What the task requires |
Only one stretch of the data below should be repeated: the lines from the line containing "cad_parts[member].parent = rigid_bodies[body]" through the line containing "obj.parent = rigid_bodies[body]", inclusive, exactly as they are.

Data listing |
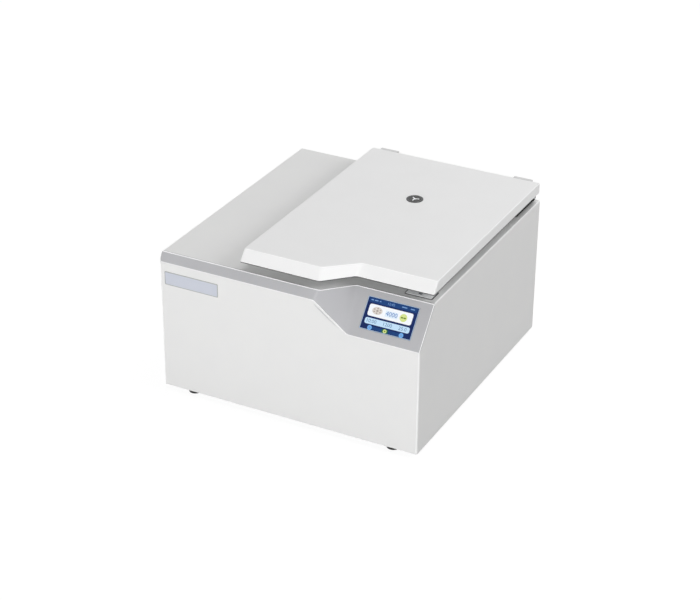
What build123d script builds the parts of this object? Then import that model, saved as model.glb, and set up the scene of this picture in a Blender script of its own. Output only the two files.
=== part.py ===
from build123d import *
import os
from math import atan2, cos, hypot, radians, sin, tan

# Bench cytocentrifuge. Frame: X to the right, Y to the back, Z up, millimetres.
# The origin lies on the bench, under the middle of the cabinet.

# ---------------------------------------------------------------- clearances
FIT = 0.05  # radial play of a shaft or pin in its bore
SEAT = 0.3  # gap between neighbouring pieces that don't bear on each other
SLIDE = 0.4  # side play of a sliding or dropped-in piece
FREE = 1.0  # side play between pieces that turn past each other

# ---------------------------------------------------------------- cabinet
BODY_W = 570.0  # left side to right side
BODY_D = 580.0  # front face to the edge of the rear
BODY_H = 300.0  # underside of the casing to the deck
FOOT_H = 10.0
WALL = 4.0
EDGE_R = 3.5
PROUD = 1.0  # name plate before the front, hinge covers behind the rear
PAN_T = 2.5
REAR_T = 2.0
REAR_SET_IN = 6.0
BOSS = 12.0  # square screw posts inside the housing

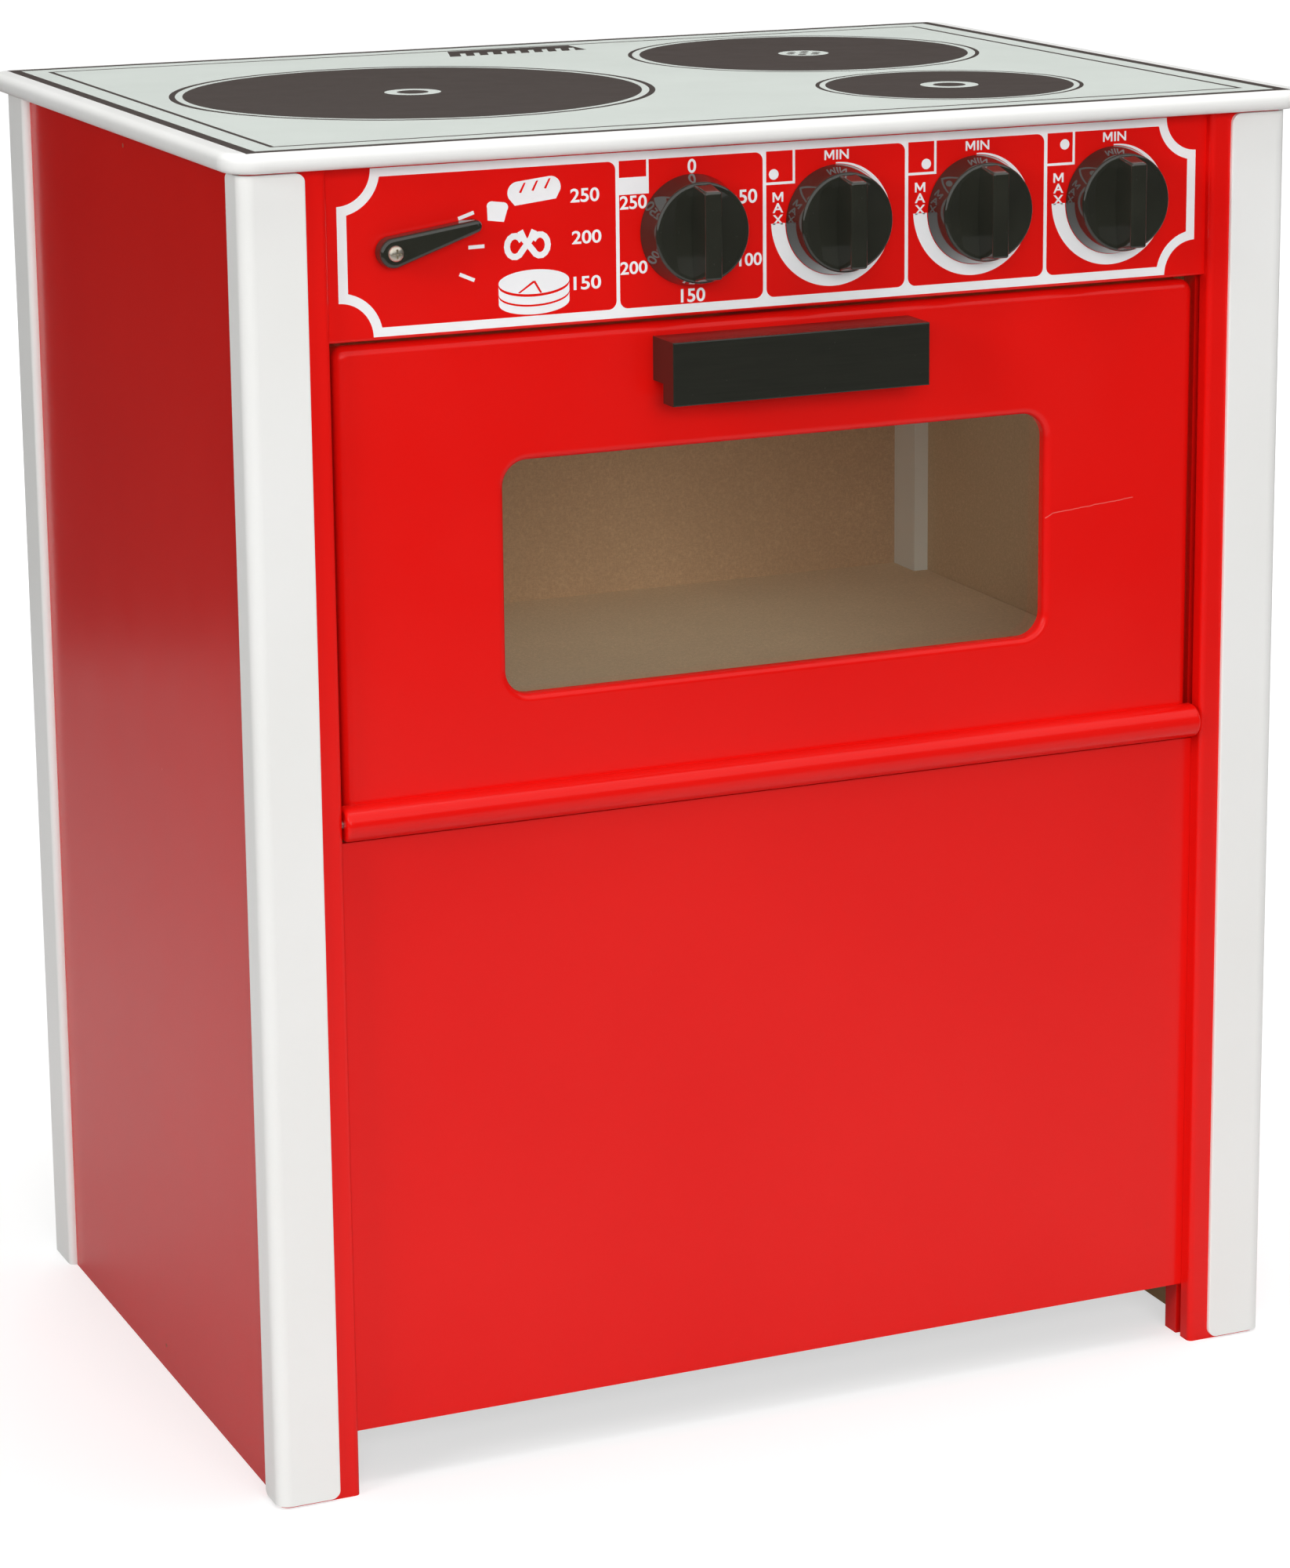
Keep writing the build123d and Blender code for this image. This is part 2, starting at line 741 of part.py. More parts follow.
nodes = {
    "hob_board": hob_board(),
    "back_panel": back_panel(),
    "control_panel": control_panel(),
    "lower_panel": lower_panel(),
    "oven_shelf": oven_shelf(),
    "top_rail": top_rail(),
    "side_nails": side_nails(),
    "back_nails": back_nails(),
    "panel_dowels": panel_dowels(),
    "catch_body": catch_body(),
    "catch_magnet": catch_magnet(),
    "strike_plate": strike_plate(),
    "oven_door": oven_door(),
    "door_pane": door_pane(),
    "door_moulding": door_moulding(),
    "door_handle": door_handle(),
    "knob_washers": knob_washers(),
    "lever_arm": lever_arm(),
    "lever_screw": lever_fixing(),
    "lever_washer": ring(lever_screw, lever_x, panel_front - washer_thickness, running_clearance),
}

nodes["board_screws"] = group(
    [screw(wood_screw, seat, upward, board_screw_length) for seat in board_screw_seats]
)
batten_screws = [
    screw(wood_screw, seat, outward, shelf_batten_size + batten_screw_bite) for seat in batten_screw_seats
]
nodes["batten_screws"] = group([piece for one in batten_screws for piece in both_sides(one)])
nodes["handle_screws"] = group(
    [screw(wood_screw, seat, forward, door_thickness + handle_screw_bite) for seat in handle_screw_seats]
)
nodes["pane_screws"] = group(
    [
        screw(small_screw, (x, pane_rear, z), forward, pane_thickness + pane_screw_bite)
        for x, z in pane_screw_places
    ]
)
catch_screw_length = catch_flange_thickness + catch_screw_bite
nodes["catch_screws"] = group(
    [screw(small_screw, seat, forward, catch_screw_length) for seat in catch_screw_seats]
)
nodes["strike_screw"] = screw(small_screw, strike_screw_seat, forward, strike_thickness + strike_screw_bite)

for name, piece in right_hand.items():
    nodes[name + "_right"], nodes[name + "_left"] = both_sides(piece)

for name, x in zip(knob_names, knob_xs):
    nodes[name] = knob(x)
    nodes[name + "_screw"] = knob_fixing(x)

os.makedirs("parts", exist_ok=True)
for name, piece in nodes.items():
    export_step(Pos(0, -middle_y, 0) * piece, f"parts/{name}.step")
print(len(nodes), "nodes; origin moved back by", middle_y, "hinge", hinge_y - middle_y, hinge_z)
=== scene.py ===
import json
from math import cos, pi, radians, sin

import bmesh
import bpy
from mathutils import Matrix, Vector

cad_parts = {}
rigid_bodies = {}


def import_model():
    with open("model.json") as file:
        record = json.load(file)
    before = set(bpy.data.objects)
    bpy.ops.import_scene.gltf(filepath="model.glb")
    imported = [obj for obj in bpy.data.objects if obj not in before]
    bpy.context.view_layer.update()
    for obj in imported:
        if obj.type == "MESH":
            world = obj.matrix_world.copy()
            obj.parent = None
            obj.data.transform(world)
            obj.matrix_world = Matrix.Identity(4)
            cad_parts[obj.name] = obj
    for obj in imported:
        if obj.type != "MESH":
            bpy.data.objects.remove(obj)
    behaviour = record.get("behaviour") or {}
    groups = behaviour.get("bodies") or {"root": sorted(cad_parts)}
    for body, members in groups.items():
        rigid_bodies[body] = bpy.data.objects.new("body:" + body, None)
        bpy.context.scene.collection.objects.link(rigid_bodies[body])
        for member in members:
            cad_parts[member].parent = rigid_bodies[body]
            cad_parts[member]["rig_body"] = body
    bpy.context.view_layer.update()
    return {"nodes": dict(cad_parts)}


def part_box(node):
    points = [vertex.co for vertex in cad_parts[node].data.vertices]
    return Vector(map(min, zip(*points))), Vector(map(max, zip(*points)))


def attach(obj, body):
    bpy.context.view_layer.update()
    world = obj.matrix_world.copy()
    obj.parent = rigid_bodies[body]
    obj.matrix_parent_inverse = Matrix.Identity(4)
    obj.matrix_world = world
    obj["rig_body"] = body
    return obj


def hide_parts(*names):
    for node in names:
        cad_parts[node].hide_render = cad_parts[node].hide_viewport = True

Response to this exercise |
            cad_parts[member].parent = rigid_bodies[body]
            cad_parts[member]["rig_body"] = body
    bpy.context.view_layer.update()
    return {"nodes": dict(cad_parts)}


def part_box(node):
    points = [vertex.co for vertex in cad_parts[node].data.vertices]
    return Vector(map(min, zip(*points))), Vector(map(max, zip(*points)))


def attach(obj, body):
    bpy.context.view_layer.update()
    world = obj.matrix_world.copy()
    obj.parent = rigid_bodies[body]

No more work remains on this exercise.